DO THIS –
Return the listing below in full, with every line exactly as it is.

DATA –
## START
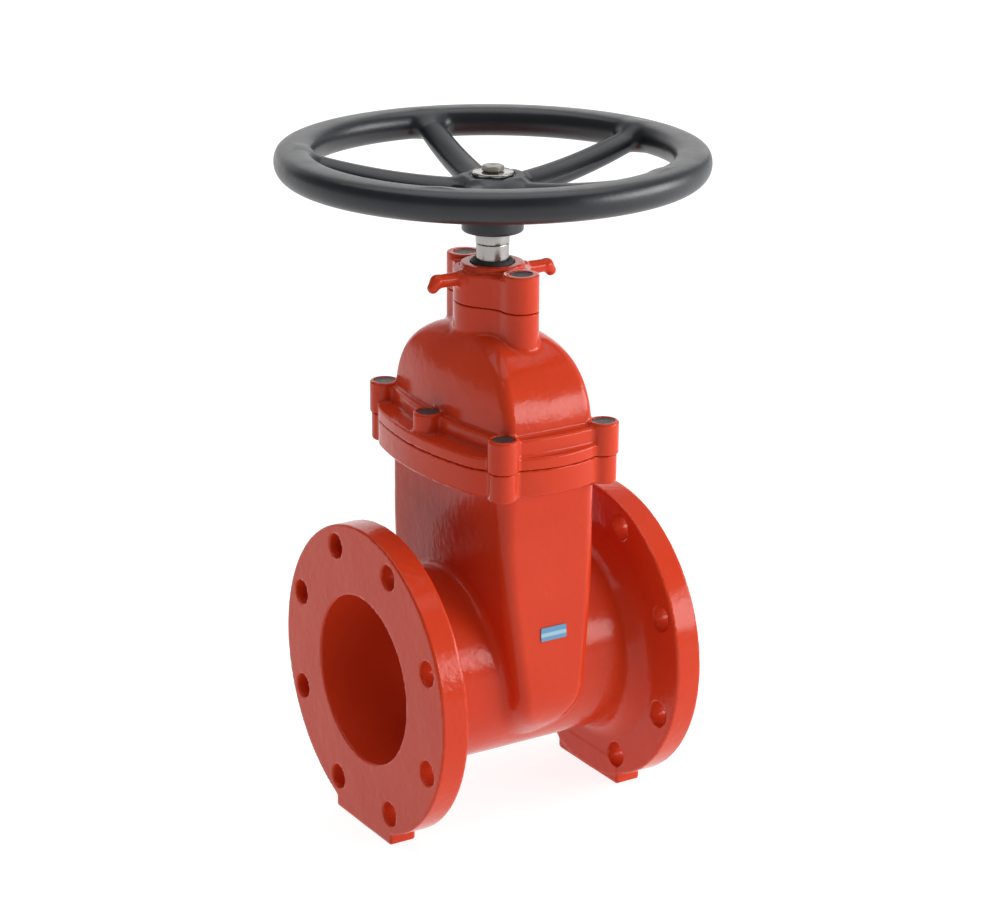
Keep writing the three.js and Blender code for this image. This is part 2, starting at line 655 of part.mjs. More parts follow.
// Small plain plate stuck on the narrow face of the body, leaning with that face.
function buildLabel() {
  const [low, height, high] = [180, 194, 230];
  const [lowReach, highReach] = [pocketReach(low), pocketReach(high)];
  const lean = (Math.atan2(lowReach - highReach, high - low) * 180) / Math.PI;
  const faceY = lowReach + ((highReach - lowReach) * (height - low)) / (high - low);
  const plate = prism(roundedBox(13, 6, 1.5), -0.4, 0.4).rotate([90, 0, 0]).rotate([-lean, 0, 0]);
  return plate.translate([0, -faceY - 0.4 - GAP, height]);
}

// ---------------------------------------------------------------- assembly
addPiece('body', buildBody(), 'red_epoxy');
addPiece('bonnet', buildBonnet(), 'red_epoxy');
const gasketTop = JOINT_HEIGHT - GAP / 2;
addPiece('bonnet_gasket', gasketRing(GAP, gasketTop - GASKET_DEPTH + GAP, gasketTop), 'black_rubber');
BONNET_BOLT_PLACES.forEach(([x, y], i) => {
  const bolt = socketBolt(x, y, BONNET_PLATE_TOP - 1 + GAP, BODY_FLANGE_BOTTOM + 5);
  addPiece(`bonnet_bolt_${i + 1}`, bolt, 'zinc_steel');
  addPiece(`bonnet_bolt_wax_${i + 1}`, waxPlug(x, y, BONNET_LUG_TOP), 'sealing_wax');
});

addPiece('seal_housing', buildSealHousing(), 'red_epoxy');
[1, -1].forEach((side, i) => {
  const y = side * NECK_BOSS_OFFSET;
  const seat = HOUSING_BOSS_TOP - WAX_THICKNESS - BOLT_HEAD_HEIGHT - 1 + GAP;
  addPiece(`housing_bolt_${i + 1}`, socketBolt(0, y, seat, THRUST_SEAT + 2), 'zinc_steel');
  addPiece(`housing_bolt_wax_${i + 1}`, waxPlug(0, y, HOUSING_BOSS_TOP), 'sealing_wax');
});
addPiece('housing_o_ring', roundRing(HOUSING_SEAL_RADIUS, 1.3, NECK_TOP + GAP + 1.3), 'black_rubber');
addPiece('stem_bushing', buildBushing(), 'brass');
STEM_SEAL_HEIGHTS.forEach((height, i) => {
  addPiece(`stem_o_ring_${i + 1}`, roundRing(STEM_RADIUS + GAP + 1.4, 1.4, height), 'black_rubber');
});
const wiper = ring(STEM_RADIUS + GAP, 19, HOUSING_TOP + 1.5 + GAP, HOUSING_COLLAR_TOP + 3);
addPiece('wiper_ring', wiper, 'black_rubber');
addPiece('thrust_washer_lower', ring(THREAD_RADIUS + 1, 24, THRUST_SEAT + GAP, 457.9), 'brass');
addPiece('thrust_washer_upper', ring(STEM_RADIUS + GAP, 24, 468.1, NECK_TOP - GAP), 'brass');

addPiece('stem', buildStem(), 'stainless');
addPiece('wedge_core', buildWedgeCore().translate([0, 0, WEDGE_LIFT]), 'ductile_iron');
addPiece('wedge_rubber', buildWedgeRubber().translate([0, 0, WEDGE_LIFT]), 'black_rubber');
addPiece('wedge_nut', buildNut().translate([0, 0, WEDGE_LIFT]), 'brass');
addPiece('wedge_shoe_left', buildShoe(1).translate([0, 0, WEDGE_LIFT]), 'nylon');
addPiece('wedge_shoe_right', buildShoe(-1).translate([0, 0, WEDGE_LIFT]), 'nylon');

addPiece('handwheel', buildHandwheel(), 'black_enamel');
const spacer = ring(STEM_NECK_RADIUS + GAP, 16.3, STEM_SHOULDER + GAP, HUB_BOTTOM - GAP);
addPiece('handwheel_spacer', spacer, 'stainless');
addPiece('handwheel_washer', ring(5 + GAP, 18, HUB_TOP + GAP, HUB_TOP + 4), 'stainless');
addPiece('handwheel_bolt', buildWheelBolt(), 'zinc_steel');
addPiece('label_plate', buildLabel(), 'label');

export default group;
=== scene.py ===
"""Gate valve: detailed castings, turned parts, materials, floor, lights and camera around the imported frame.

Lengths are millimetres in the valve's own frame (X along the pipe, Z up the stem). Meshes are in metres.
"""
import json
import math

import bmesh
import bpy
import numpy as np
import openvdb
from mathutils import Matrix, Vector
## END
WORKED ANSWER –
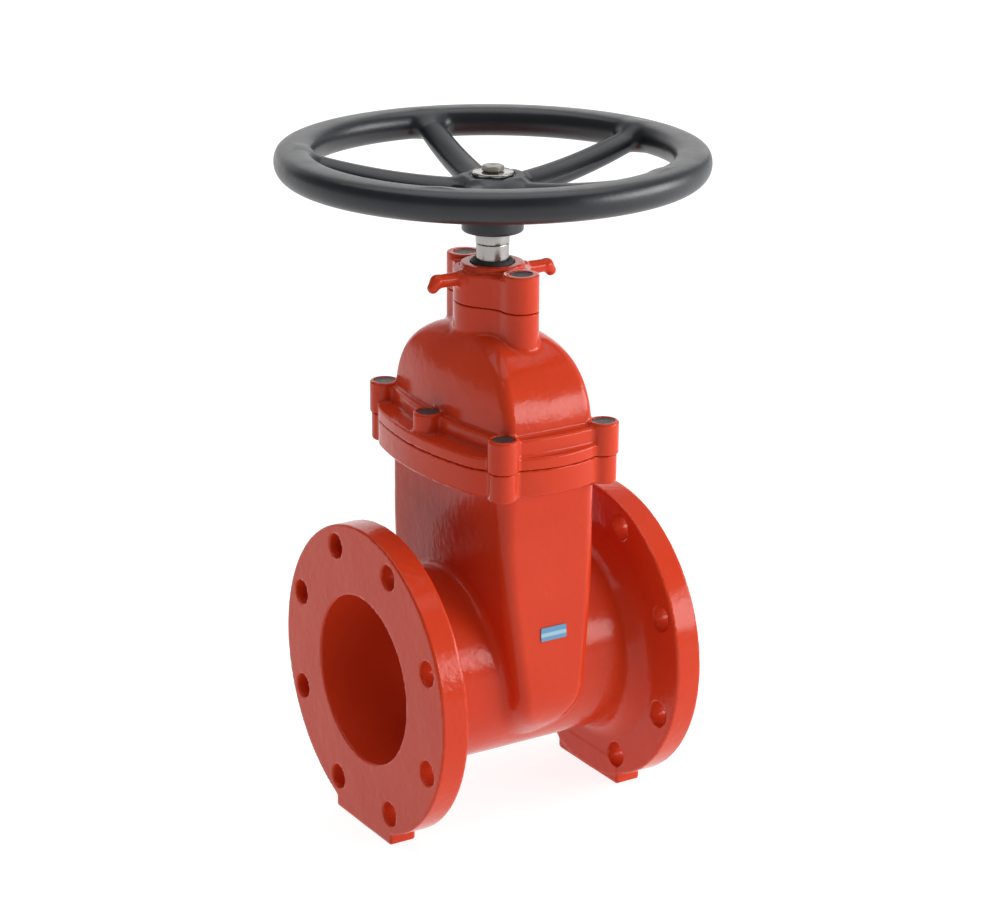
Keep writing the three.js and Blender code for this image. This is part 2, starting at line 655 of part.mjs. More parts follow.
// Small plain plate stuck on the narrow face of the body, leaning with that face.
function buildLabel() {
  const [low, height, high] = [180, 194, 230];
  const [lowReach, highReach] = [pocketReach(low), pocketReach(high)];
  const lean = (Math.atan2(lowReach - highReach, high - low) * 180) / Math.PI;
  const faceY = lowReach + ((highReach - lowReach) * (height - low)) / (high - low);
  const plate = prism(roundedBox(13, 6, 1.5), -0.4, 0.4).rotate([90, 0, 0]).rotate([-lean, 0, 0]);
  return plate.translate([0, -faceY - 0.4 - GAP, height]);
}

// ---------------------------------------------------------------- assembly
addPiece('body', buildBody(), 'red_epoxy');
addPiece('bonnet', buildBonnet(), 'red_epoxy');
const gasketTop = JOINT_HEIGHT - GAP / 2;
addPiece('bonnet_gasket', gasketRing(GAP, gasketTop - GASKET_DEPTH + GAP, gasketTop), 'black_rubber');
BONNET_BOLT_PLACES.forEach(([x, y], i) => {
  const bolt = socketBolt(x, y, BONNET_PLATE_TOP - 1 + GAP, BODY_FLANGE_BOTTOM + 5);
  addPiece(`bonnet_bolt_${i + 1}`, bolt, 'zinc_steel');
  addPiece(`bonnet_bolt_wax_${i + 1}`, waxPlug(x, y, BONNET_LUG_TOP), 'sealing_wax');
});

addPiece('seal_housing', buildSealHousing(), 'red_epoxy');
[1, -1].forEach((side, i) => {
  const y = side * NECK_BOSS_OFFSET;
  const seat = HOUSING_BOSS_TOP - WAX_THICKNESS - BOLT_HEAD_HEIGHT - 1 + GAP;
  addPiece(`housing_bolt_${i + 1}`, socketBolt(0, y, seat, THRUST_SEAT + 2), 'zinc_steel');
  addPiece(`housing_bolt_wax_${i + 1}`, waxPlug(0, y, HOUSING_BOSS_TOP), 'sealing_wax');
});
addPiece('housing_o_ring', roundRing(HOUSING_SEAL_RADIUS, 1.3, NECK_TOP + GAP + 1.3), 'black_rubber');
addPiece('stem_bushing', buildBushing(), 'brass');
STEM_SEAL_HEIGHTS.forEach((height, i) => {
  addPiece(`stem_o_ring_${i + 1}`, roundRing(STEM_RADIUS + GAP + 1.4, 1.4, height), 'black_rubber');
});
const wiper = ring(STEM_RADIUS + GAP, 19, HOUSING_TOP + 1.5 + GAP, HOUSING_COLLAR_TOP + 3);
addPiece('wiper_ring', wiper, 'black_rubber');
addPiece('thrust_washer_lower', ring(THREAD_RADIUS + 1, 24, THRUST_SEAT + GAP, 457.9), 'brass');
addPiece('thrust_washer_upper', ring(STEM_RADIUS + GAP, 24, 468.1, NECK_TOP - GAP), 'brass');

addPiece('stem', buildStem(), 'stainless');
addPiece('wedge_core', buildWedgeCore().translate([0, 0, WEDGE_LIFT]), 'ductile_iron');
addPiece('wedge_rubber', buildWedgeRubber().translate([0, 0, WEDGE_LIFT]), 'black_rubber');
addPiece('wedge_nut', buildNut().translate([0, 0, WEDGE_LIFT]), 'brass');
addPiece('wedge_shoe_left', buildShoe(1).translate([0, 0, WEDGE_LIFT]), 'nylon');
addPiece('wedge_shoe_right', buildShoe(-1).translate([0, 0, WEDGE_LIFT]), 'nylon');

addPiece('handwheel', buildHandwheel(), 'black_enamel');
const spacer = ring(STEM_NECK_RADIUS + GAP, 16.3, STEM_SHOULDER + GAP, HUB_BOTTOM - GAP);
addPiece('handwheel_spacer', spacer, 'stainless');
addPiece('handwheel_washer', ring(5 + GAP, 18, HUB_TOP + GAP, HUB_TOP + 4), 'stainless');
addPiece('handwheel_bolt', buildWheelBolt(), 'zinc_steel');
addPiece('label_plate', buildLabel(), 'label');

export default group;
=== scene.py ===
"""Gate valve: detailed castings, turned parts, materials, floor, lights and camera around the imported frame.

Lengths are millimetres in the valve's own frame (X along the pipe, Z up the stem). Meshes are in metres.
"""
import json
import math

import bmesh
import bpy
import numpy as np
import openvdb
from mathutils import Matrix, Vector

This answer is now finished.